Start MATERIAL PROVIDED

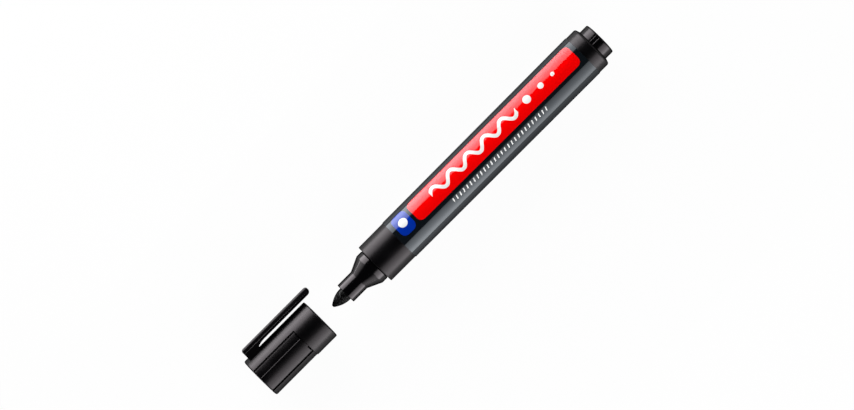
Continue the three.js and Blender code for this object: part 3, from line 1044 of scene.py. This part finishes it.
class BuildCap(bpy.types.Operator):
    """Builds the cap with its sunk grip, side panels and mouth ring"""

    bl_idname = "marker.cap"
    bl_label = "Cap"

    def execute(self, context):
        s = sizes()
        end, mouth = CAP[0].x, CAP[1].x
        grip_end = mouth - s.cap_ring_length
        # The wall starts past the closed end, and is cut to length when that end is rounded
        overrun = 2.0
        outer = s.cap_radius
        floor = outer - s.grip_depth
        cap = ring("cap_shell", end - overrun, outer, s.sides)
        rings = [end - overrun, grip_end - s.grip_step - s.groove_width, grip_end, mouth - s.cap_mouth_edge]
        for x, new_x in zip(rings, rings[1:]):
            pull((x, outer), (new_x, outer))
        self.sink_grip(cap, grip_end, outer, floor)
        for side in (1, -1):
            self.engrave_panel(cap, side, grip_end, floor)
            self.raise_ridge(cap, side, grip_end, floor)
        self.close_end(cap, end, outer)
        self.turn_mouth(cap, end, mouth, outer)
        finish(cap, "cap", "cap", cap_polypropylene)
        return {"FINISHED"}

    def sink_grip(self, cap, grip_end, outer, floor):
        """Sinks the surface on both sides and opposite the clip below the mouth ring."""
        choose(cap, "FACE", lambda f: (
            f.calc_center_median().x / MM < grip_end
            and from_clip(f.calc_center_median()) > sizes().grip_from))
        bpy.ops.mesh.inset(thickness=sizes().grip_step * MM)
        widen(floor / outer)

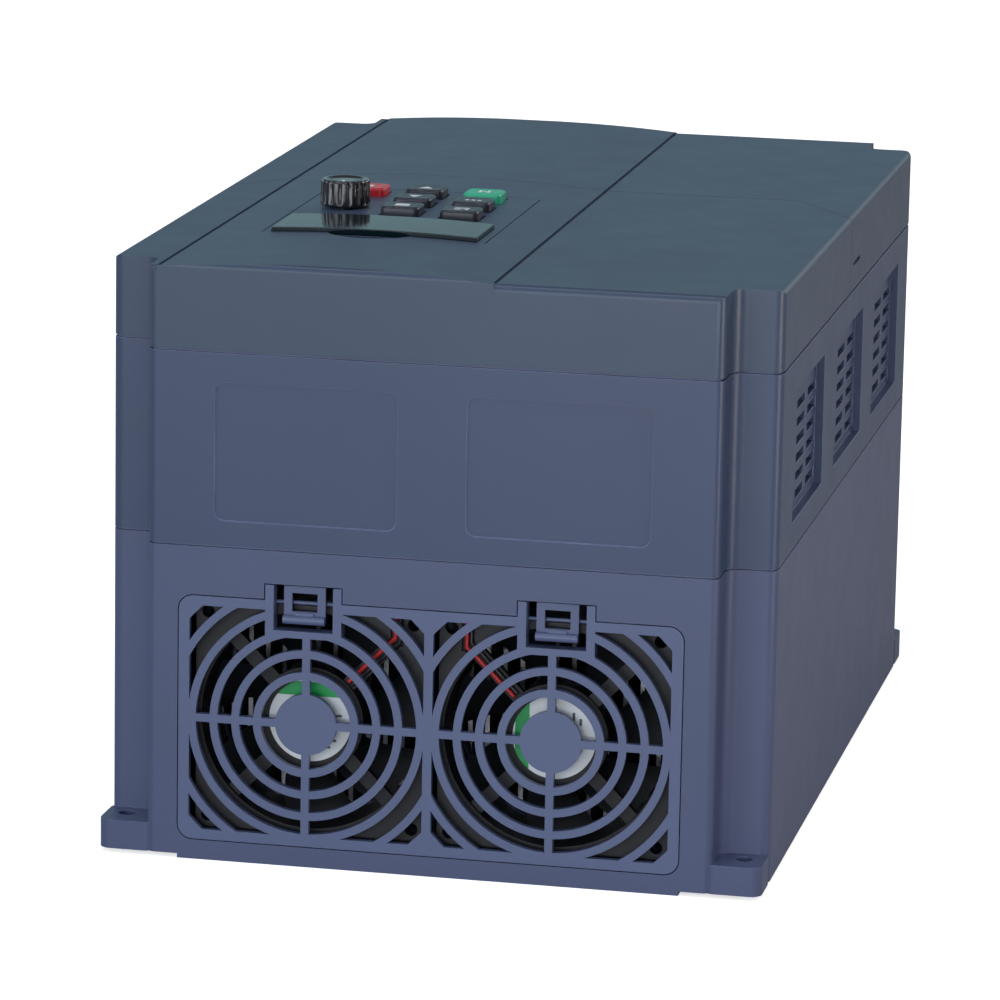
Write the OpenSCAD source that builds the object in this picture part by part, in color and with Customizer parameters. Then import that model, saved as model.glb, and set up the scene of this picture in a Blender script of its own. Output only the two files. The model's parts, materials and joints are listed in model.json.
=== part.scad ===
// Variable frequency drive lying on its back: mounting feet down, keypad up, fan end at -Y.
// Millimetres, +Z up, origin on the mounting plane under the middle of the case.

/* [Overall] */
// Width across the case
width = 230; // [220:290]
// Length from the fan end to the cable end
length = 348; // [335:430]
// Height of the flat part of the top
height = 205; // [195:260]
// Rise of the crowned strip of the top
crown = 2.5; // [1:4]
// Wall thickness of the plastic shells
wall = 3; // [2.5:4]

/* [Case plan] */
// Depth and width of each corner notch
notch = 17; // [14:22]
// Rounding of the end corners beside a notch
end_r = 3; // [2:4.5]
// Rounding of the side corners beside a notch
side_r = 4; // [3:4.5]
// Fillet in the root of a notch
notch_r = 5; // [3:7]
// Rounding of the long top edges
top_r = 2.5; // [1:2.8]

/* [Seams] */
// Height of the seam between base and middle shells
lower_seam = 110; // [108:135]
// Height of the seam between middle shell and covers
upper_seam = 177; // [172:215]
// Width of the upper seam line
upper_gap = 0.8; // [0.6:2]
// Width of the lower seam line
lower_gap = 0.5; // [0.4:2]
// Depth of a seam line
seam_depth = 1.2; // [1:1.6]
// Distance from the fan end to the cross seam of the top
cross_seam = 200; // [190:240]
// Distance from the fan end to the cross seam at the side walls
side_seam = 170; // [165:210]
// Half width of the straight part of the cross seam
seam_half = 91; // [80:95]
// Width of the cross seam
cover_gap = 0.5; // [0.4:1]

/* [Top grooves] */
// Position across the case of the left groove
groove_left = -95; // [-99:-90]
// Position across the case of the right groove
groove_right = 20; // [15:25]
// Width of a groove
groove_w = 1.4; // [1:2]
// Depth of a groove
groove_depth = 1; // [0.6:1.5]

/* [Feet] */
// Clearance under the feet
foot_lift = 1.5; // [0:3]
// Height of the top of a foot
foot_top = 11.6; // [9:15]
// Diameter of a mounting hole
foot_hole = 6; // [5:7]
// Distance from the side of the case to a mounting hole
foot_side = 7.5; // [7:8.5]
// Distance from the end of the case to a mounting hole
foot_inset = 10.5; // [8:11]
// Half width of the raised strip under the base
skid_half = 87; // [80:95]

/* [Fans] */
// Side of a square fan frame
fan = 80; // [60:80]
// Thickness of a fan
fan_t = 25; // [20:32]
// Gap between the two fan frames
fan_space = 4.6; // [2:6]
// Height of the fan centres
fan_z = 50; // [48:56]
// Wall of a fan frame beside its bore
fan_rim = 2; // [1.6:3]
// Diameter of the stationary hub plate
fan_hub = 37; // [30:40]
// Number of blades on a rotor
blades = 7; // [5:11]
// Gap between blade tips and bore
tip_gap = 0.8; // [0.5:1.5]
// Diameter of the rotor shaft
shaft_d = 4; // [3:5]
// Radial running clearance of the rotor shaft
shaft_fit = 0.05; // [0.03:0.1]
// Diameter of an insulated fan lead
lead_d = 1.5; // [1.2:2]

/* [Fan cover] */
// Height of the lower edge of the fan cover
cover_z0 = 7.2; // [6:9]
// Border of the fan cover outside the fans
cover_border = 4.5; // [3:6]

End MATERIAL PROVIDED
Start MATERIAL PROVIDED

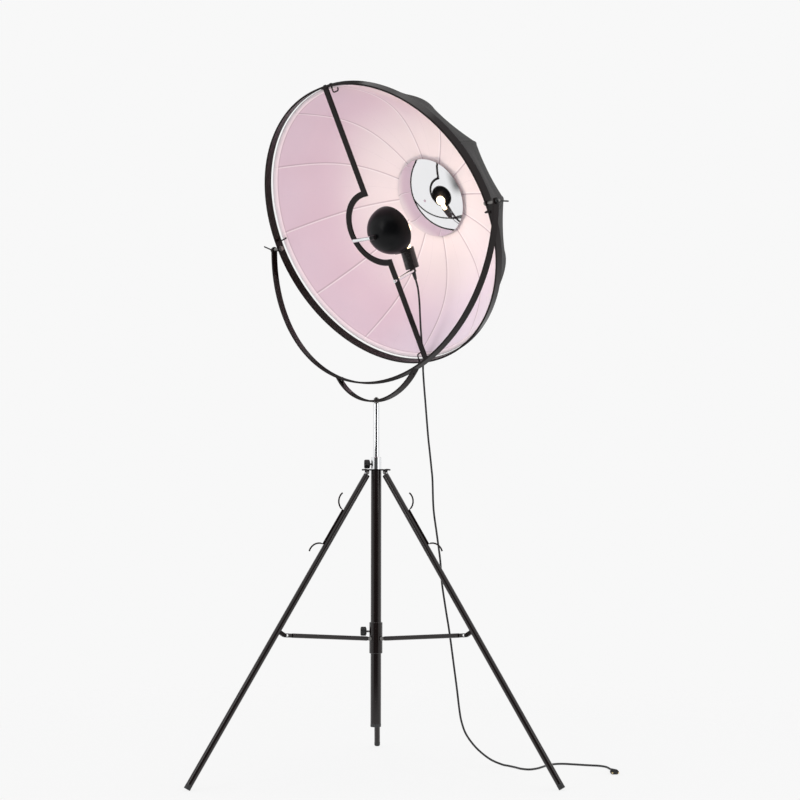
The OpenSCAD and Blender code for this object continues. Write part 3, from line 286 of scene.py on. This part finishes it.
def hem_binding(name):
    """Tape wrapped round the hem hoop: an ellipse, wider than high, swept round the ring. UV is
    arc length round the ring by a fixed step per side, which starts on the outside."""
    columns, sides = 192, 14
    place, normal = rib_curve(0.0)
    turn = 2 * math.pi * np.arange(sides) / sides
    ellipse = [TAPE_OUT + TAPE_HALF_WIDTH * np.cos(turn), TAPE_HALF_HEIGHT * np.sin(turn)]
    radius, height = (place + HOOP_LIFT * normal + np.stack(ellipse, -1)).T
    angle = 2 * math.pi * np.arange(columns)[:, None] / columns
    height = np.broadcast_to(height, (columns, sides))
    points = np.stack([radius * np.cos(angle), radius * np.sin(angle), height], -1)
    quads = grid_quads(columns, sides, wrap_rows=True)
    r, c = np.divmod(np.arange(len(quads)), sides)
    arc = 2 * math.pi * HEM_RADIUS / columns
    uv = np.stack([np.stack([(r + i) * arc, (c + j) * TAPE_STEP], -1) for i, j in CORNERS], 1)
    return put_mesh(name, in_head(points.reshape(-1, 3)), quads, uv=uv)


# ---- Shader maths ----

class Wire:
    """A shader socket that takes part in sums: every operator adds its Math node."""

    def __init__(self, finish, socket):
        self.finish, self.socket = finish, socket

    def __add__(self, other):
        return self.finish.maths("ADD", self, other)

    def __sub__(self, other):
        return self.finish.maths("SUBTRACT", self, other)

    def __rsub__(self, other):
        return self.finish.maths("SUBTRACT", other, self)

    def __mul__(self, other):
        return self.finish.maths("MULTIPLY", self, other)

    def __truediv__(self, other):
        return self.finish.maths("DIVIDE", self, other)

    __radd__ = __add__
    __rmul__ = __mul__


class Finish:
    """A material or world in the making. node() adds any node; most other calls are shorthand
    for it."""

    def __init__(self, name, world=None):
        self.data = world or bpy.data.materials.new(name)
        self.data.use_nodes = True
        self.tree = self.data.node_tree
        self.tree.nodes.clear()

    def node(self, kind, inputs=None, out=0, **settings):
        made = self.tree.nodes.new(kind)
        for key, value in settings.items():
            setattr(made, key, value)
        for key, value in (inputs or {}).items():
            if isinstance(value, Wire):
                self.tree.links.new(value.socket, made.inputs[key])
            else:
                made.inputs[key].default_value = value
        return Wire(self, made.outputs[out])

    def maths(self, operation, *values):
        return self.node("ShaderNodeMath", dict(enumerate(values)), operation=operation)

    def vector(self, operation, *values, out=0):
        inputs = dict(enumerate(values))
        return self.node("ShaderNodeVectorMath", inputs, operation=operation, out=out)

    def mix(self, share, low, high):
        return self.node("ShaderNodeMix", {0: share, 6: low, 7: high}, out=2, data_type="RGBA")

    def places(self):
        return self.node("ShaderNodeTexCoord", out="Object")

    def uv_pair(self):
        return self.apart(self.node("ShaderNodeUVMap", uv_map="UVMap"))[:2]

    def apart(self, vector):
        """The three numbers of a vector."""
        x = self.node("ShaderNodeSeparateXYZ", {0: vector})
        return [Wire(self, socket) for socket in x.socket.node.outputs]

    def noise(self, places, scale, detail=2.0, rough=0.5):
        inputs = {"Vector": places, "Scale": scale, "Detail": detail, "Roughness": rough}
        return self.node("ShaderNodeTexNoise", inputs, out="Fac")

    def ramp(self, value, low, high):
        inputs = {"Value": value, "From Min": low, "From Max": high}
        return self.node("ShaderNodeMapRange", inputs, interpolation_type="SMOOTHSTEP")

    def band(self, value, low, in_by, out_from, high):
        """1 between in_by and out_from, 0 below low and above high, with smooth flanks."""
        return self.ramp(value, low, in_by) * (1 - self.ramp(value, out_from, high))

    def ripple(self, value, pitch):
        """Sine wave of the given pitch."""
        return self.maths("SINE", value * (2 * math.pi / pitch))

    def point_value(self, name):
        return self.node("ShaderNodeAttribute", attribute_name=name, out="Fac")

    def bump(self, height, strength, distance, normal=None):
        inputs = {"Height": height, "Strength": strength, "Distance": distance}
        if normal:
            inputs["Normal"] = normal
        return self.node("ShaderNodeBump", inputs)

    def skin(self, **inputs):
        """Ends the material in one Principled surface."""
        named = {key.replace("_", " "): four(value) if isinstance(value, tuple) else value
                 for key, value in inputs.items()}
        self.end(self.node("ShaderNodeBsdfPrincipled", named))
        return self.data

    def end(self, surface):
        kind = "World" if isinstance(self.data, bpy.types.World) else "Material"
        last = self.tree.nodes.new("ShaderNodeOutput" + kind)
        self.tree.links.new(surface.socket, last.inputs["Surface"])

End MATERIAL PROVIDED

> THE TASK
Give back, exactly as written, each line from the one that contains "Write the OpenSCAD" through the one that contains "wall = 3; // [2.5:4]".

> OUTPUT OF THE TASK
Write the OpenSCAD source that builds the object in this picture part by part, in color and with Customizer parameters. Then import that model, saved as model.glb, and set up the scene of this picture in a Blender script of its own. Output only the two files. The model's parts, materials and joints are listed in model.json.
=== part.scad ===
// Variable frequency drive lying on its back: mounting feet down, keypad up, fan end at -Y.
// Millimetres, +Z up, origin on the mounting plane under the middle of the case.

/* [Overall] */
// Width across the case
width = 230; // [220:290]
// Length from the fan end to the cable end
length = 348; // [335:430]
// Height of the flat part of the top
height = 205; // [195:260]
// Rise of the crowned strip of the top
crown = 2.5; // [1:4]
// Wall thickness of the plastic shells
wall = 3; // [2.5:4]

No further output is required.